FIRST AMENDMENT TO THE SEARS HOLDINGS CORPORATION SENIOR EXECUTIVE LONG-TERM INCENTIVE PLAN

EX-10.A 2 c98500exv10wa.htm FIRST AMENDMENT TO SENIOR EXECUTIVE LONG-TERM INCENTIVE PROGRAM exv10wa
 

Exhibit 10(a)
FIRST AMENDMENT
TO THE
SEARS HOLDINGS CORPORATION
SENIOR EXECUTIVE LONG-TERM INCENTIVE PLAN
Pursuant to the authority reserved to the Company at Section 8, the Sears Holdings Corporation Long-Term Incentive Plan (the “LTIP”) is hereby amended in the following respects, as of the dates indicated:
1. The first sentence of subsection 5.1(b) is hereby revised to read as follows, effective with respect to Awards granted on or after the date of adoption of this amendment:
In the event that, prior to the payment date of his or her Award, a Participant (i) retires (as defined in subsection 5.1(a) above), (ii) suffers a permanent and total disability (as defined in the written Company Human Resources Policy) while employed by the Company or a Subsidiary, or (iii) is involuntarily terminated on account of job elimination (rather than poor performance) and without Cause (as defined in subsection 5.1(a) above), subject to Section 6, below, such individual shall be entitled to a distribution in an amount equal to the Cash Incentive Award, if any, that would otherwise be payable to the Participant under subsection 3.1, above, pro-rated through the date of termination in accordance with subsection 5.1(d) below; provided, however, that in no event shall a Participant receive any payment hereunder unless (A) LTIP EBITDA for the period from the inception of the Performance Period through the last completed full month that occurs on or preceding the Participant’s date of termination is equal to or greater than Target LTIP EBITDA (pro-rated in accordance with subsection 5.1(d) below), (B) LTIP EBITDA is equal to or greater than Target LTIP EBITDA for the Performance Period, and (C) as of his date of termination, the Participant had been employed by one or more of the Company, Sears, Roebuck and Co., Kmart Holding Corporation or one of their Subsidiaries, for at least 12 months of the Performance Period applicable to such individual.
2. The first sentence of subsection 5.1(c) is hereby revised to read as follows, effective with respect to Awards granted on or after the date of adoption of this amendment.
In the event that a Participant dies while employed by the Company or a Subsidiary prior to the payment date for his or her Award, his or her Target Cash Incentive Award shall be prorated through the date of death, in accordance with subsection 5.1(d) below, and, subject to Section 6, below, his or her estate shall be entitled to receive a Cash Incentive Award, equal to his or her prorated Target Cash Incentive Award and payable in cash, provided, however, that in no event shall a payment be made with respect to a deceased Participant hereunder unless as of his date of termination he had been employed by one or more of the Company, Sears, Roebuck and Co., Kmart Holding Corporation or one of their Subsidiaries, for at least 12 months of the Performance Period applicable to such individual.

 


 

Exhibit 10(a)
3. Section 8 is hereby revised to read as follows, effective immediately upon the date of adoption of this amendment:
The Board or Committee may, at any time, amend or terminate the LTIP, or any Award, provided that no amendment or termination may, in the absence of written consent to the change by the affected Participant (or, if the Participant is not then living, the affected beneficiary), adversely affect the rights of any Participant or beneficiary under any Award granted under the LTIP prior to the date such amendment is adopted by the Board (or the Committee, if applicable).

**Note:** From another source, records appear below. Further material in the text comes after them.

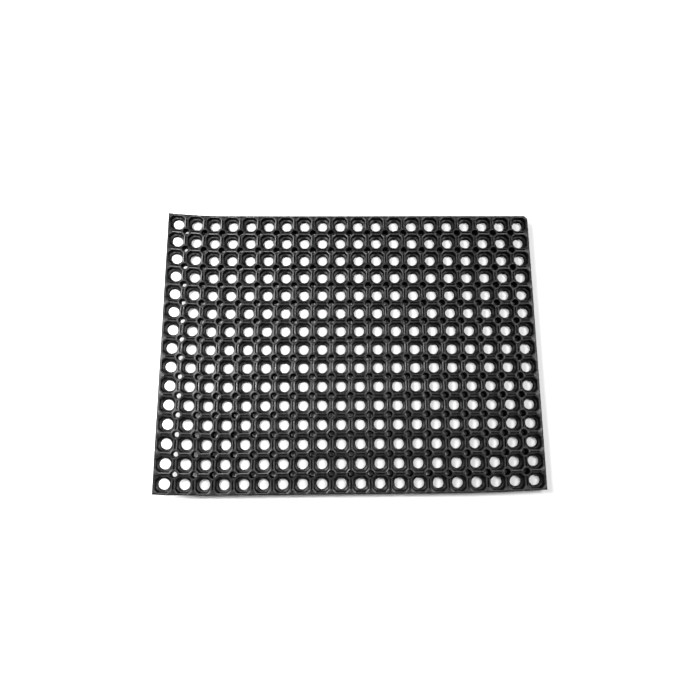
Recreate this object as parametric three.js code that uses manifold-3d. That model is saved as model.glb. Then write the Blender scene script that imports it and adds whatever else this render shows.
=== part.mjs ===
// A moulded rubber ring mat for a doorway: a slab of octagonal cups, each drained by a round hole,
// with a small round hole wherever four cups meet. The mat is one moulding. It is divided here along
// the moulded grooves between its rows of cups, the lines along which such a mat is cut to size, so
// that each row is a solid of its own.
//
// Millimetres. +X runs along the rows, +Y from the first row to the last, +Z up. The origin is the
// middle of the underside.

import * as THREE from 'three';
import { mergeVertices } from 'three/addons/utils/BufferGeometryUtils.js';
import Module from 'manifold-3d';

// Driving dimensions of the mat.
const COLUMNS = 20;
const ROWS = 15;
const PITCH = 30; // between the middles of neighbouring cups
const EDGE_MARGIN = 15; // from the middle of an outer cup to the mat's edge
const THICKNESS = 16;

// Driving dimensions of one cup and of the holes round it.
const WEB_WIDTH = 6.2; // top of the wall between two cups, side to side
const DRAIN_WIDTH = 17.2; // drain hole at the underside, across flats
const CORNER_HOLE_TOP = 10; // small hole between four cups, across corners, at the top
const CORNER_HOLE_BOTTOM = 7; // the same at the underside
const CORNER_WALL = 2.7; // between a small hole and the chamfered corner of a cup

// Between one row and the next.
const ROW_GAP = 0.3;

// How far a cutter stands out of the slab, above and below.
const OVERRUN = 1;

const CORNER_HOLE_SIDES = 6;
const SQUARE_SIDES = 4;
const EIGHTH_TURN = Math.PI / 4;

const matWidth = (COLUMNS - 1) * PITCH + 2 * EDGE_MARGIN;
const cupFlat = (PITCH - WEB_WIDTH) / 2;
const cupChamfer = PITCH / Math.SQRT2 - CORNER_HOLE_TOP / 2 - CORNER_WALL;
const drainFlat = DRAIN_WIDTH / 2;

const wasm = await Module();
wasm.setup();

const rubber = new THREE.MeshStandardMaterial({ color: 0x2a2b2c, roughness: 0.55, metalness: 0 });

function toSolid(geometry) {
  geometry.deleteAttribute('normal');
  geometry.deleteAttribute('uv');
  const merged = mergeVertices(geometry, 1e-4);
  const mesh = new wasm.Mesh({
    numProp: 3,
    vertProperties: new Float32Array(merged.attributes.position.array),
    triVerts: new Uint32Array(merged.index.array),
  });
  return new wasm.Manifold(mesh);
}

function toGeometry(solid) {
  const { vertProperties, triVerts } = solid.getMesh();
  const geometry = new THREE.BufferGeometry();
  geometry.setAttribute('position', new THREE.BufferAttribute(vertProperties, 3));
  geometry.setIndex(new THREE.BufferAttribute(triVerts, 1));
  geometry.computeVertexNormals();
  return geometry;
}

// A tapered prism that passes right through the slab. Its radii to the corners are true at the
// slab's two faces.
function taperedCutter(sides, bottomRadius, topRadius, turn) {
  const flare = ((topRadius - bottomRadius) / THICKNESS) * OVERRUN;
  const height = THICKNESS + 2 * OVERRUN;
  const prism = new THREE.CylinderGeometry(topRadius + flare, bottomRadius - flare, height, sides);
  prism.rotateX(Math.PI / 2);
  prism.rotateZ(turn);
  prism.translate(0, 0, THICKNESS / 2);
  return toSolid(prism);
}

// The cup and its drain as one funnel: a square funnel with its four corners cut off by a second
// one, turned by an eighth, so that the top is a square with chamfers and the drain an even octagon.
function cupCutter() {
  const square = taperedCutter(
    SQUARE_SIDES, drainFlat * Math.SQRT2, cupFlat * Math.SQRT2, EIGHTH_TURN,
  );
  const diamond = taperedCutter(
    SQUARE_SIDES, drainFlat * Math.SQRT2, cupChamfer * Math.SQRT2, 0,
  );
  return square.intersect(diamond);
}

// Half of each of these holes lies in one row and half in the next. Two of its corners are on the
// line between them.
function cornerHoleCutter() {
  const halfSide = Math.PI / CORNER_HOLE_SIDES;
  return taperedCutter(
    CORNER_HOLE_SIDES, CORNER_HOLE_BOTTOM / 2, CORNER_HOLE_TOP / 2, halfSide,
  );
}

// One row of cups, with its middle at y = 0. The first row has the mat's plain edge in front and
// the last row has it behind.
function rowGeometry(isFirst, isLast) {
  const halfRow = (PITCH - ROW_GAP) / 2;
  const front = isFirst ? -EDGE_MARGIN : -halfRow;
  const back = isLast ? EDGE_MARGIN : halfRow;
  const blank = new THREE.BoxGeometry(matWidth, back - front, THICKNESS);
  blank.translate(0, (front + back) / 2, THICKNESS / 2);
  let row = toSolid(blank);

  const cup = cupCutter();
  for (let column = 0; column < COLUMNS; column += 1) {
    const x = (column - (COLUMNS - 1) / 2) * PITCH;
    row = row.subtract(cup.translate([x, 0, 0]));
  }

  const cornerHole = cornerHoleCutter();
  for (let gap = 1; gap < COLUMNS; gap += 1) {
    const x = (gap - COLUMNS / 2) * PITCH;
    if (!isFirst) row = row.subtract(cornerHole.translate([x, -PITCH / 2, 0]));
    if (!isLast) row = row.subtract(cornerHole.translate([x, PITCH / 2, 0]));
  }
  return toGeometry(row);
}

function buildMat() {
  const mat = new THREE.Group();
  const firstRow = rowGeometry(true, false);
  const innerRow = rowGeometry(false, false);
  const lastRow = rowGeometry(false, true);
  for (let number = 1; number <= ROWS; number += 1) {
    let geometry = innerRow;
    if (number === 1) geometry = firstRow;
    if (number === ROWS) geometry = lastRow;
    const row = new THREE.Mesh(geometry, rubber.clone());
    row.name = `cell_row_${String(number).padStart(2, '0')}`;
    row.position.y = (number - (ROWS + 1) / 2) * PITCH;
    mat.add(row);
  }
  return mat;
}

export default buildMat();
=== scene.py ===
"""A moulded rubber ring mat on a plain pale floor.

The mat is one moulding. The CAD model holds it as rows of cups, and each row is replaced here by a
detailed one: chamfered square cups with a bevelled rim and a round foot, a shelf and a conical
drain, grooves between the rims, tapered tubes where four cups meet, and an underside recessed
round each drain, which leaves straight webs to stand on. The rows meet exactly on the middle of
the grooves between them.

Cups are modelled in millimetres round their own middle, placed in the frame, and then settled: the
left edge curls up, the back right corner is nipped off, and the sheet lies slightly uneven, as a
rubber sheet does.
"""

import math

import bmesh
import bpy
import numpy as np
from mathutils import Matrix, Vector


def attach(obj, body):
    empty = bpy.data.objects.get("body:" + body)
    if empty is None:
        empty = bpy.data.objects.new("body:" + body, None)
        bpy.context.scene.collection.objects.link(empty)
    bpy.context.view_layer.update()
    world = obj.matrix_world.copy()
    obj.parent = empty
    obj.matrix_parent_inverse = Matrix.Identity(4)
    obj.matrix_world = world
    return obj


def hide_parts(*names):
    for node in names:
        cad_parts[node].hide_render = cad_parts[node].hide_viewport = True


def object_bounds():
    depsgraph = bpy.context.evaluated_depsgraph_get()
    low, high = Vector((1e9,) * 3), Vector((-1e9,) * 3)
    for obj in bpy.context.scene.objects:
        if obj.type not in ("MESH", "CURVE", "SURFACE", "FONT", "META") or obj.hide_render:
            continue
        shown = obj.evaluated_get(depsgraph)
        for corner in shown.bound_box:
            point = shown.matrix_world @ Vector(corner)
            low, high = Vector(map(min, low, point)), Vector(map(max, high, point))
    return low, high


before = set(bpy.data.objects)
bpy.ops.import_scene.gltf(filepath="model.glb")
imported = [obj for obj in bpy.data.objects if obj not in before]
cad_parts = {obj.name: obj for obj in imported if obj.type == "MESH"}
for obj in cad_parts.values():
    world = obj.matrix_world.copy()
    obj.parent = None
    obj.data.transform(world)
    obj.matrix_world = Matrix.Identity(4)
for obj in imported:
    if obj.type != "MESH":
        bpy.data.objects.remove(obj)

CAD_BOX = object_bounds()

# ---------------------------------------------------------------------------------------------
# Sizes of the mat, in metres, from the frame
# ---------------------------------------------------------------------------------------------

ROW_NODES = sorted(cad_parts)
ROWS = len(ROW_NODES)
MAT_LOW, MAT_HIGH = (Vector(corner) for corner in CAD_BOX)
PITCH = (MAT_HIGH.y - MAT_LOW.y) / ROWS
COLUMNS = round((MAT_HIGH.x - MAT_LOW.x) / PITCH)

# ---------------------------------------------------------------------------------------------
# Sizes of one cup, in millimetres, with its middle at 0, 0 and the underside at 0
# ---------------------------------------------------------------------------------------------

MM = 0.001
HALF = PITCH / MM / 2  # from the middle of a cup to the middle of the groove round it
TOP = MAT_HIGH.z / MM

DRAIN_TOP_RADIUS = 9.1
DRAIN_BOTTOM_RADIUS = 8.0
SHELF_INNER_Z = 7.8  # height of the shelf at the drain
SHELF_OUTER_Z = 8.1  # and where it meets the foot of the cup's wall
MOUTH_FLAT = 11.9  # from the middle to the flats of the cup's mouth
MOUTH_CHAMFER = 13.5  # and to its four chamfered corners
MOUTH_CORNER_RADIUS = 2.0
BEVEL_WIDTH = 1.0  # the rim falls gently towards the mouth,
BEVEL_DROP = 0.36  # by this much
FOOT_FLAT = 11.4  # the mouth's sizes again at the foot of the wall, where it is nearly round
FOOT_CHAMFER = 12.2
FOOT_CORNER_RADIUS = 6.0
FOOT_HOLLOW = 1.5  # the wall meets the shelf in a hollow this much larger than the rounded edges

GROOVE_HALF_WIDTH = 1.05
GROOVE_DEPTH = 3.6
GROOVE_HALF_LENGTH = 6.9
GROOVE_END = 0.4  # length of the slope at each end of a groove
LIP_START = 0.5  # a groove's lip rounds over from here, and through here, as shares of EDGE_ROUND
LIP_MIDDLE = 0.1

TUBE_TOP_RADIUS = 5.0
TUBE_BOTTOM_RADIUS = 3.6

EDGE_ROUND = 0.65  # radius of the rounded moulded edges
ROUND_SHARE = 0.3  # a rounded edge's middle lies this share of its radius in from each face,
EDGE_MIDDLE = ROUND_SHARE * EDGE_ROUND  # which is this far

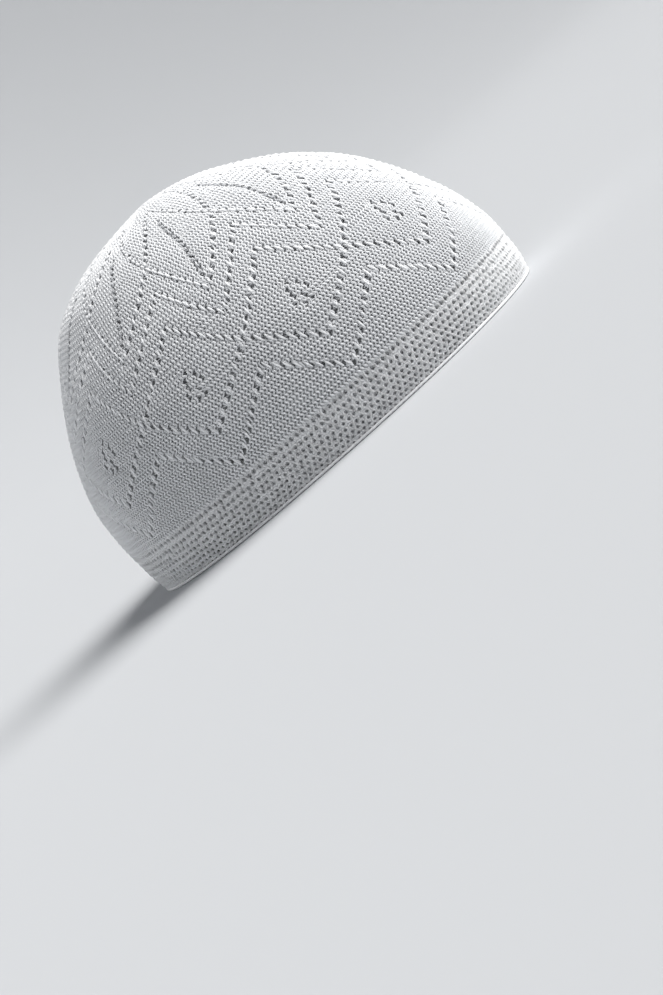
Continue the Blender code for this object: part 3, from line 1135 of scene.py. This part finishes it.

Notwithstanding anything herein to the contrary, (i) no amendment shall be made that would cause the Plan not to comply with the requirements of Code Section 409A or any other applicable law or rule of any applicable securities exchange or similar entity, without Participant consent, and (ii) the LTIP and any Award thereunder may be amended without Participant consent to the extent that the Committee determines such amendment necessary to cause the LTIP or Award to comply with the requirements of Code Section 409A or any other applicable law or rule of any applicable securities exchange or similar entity.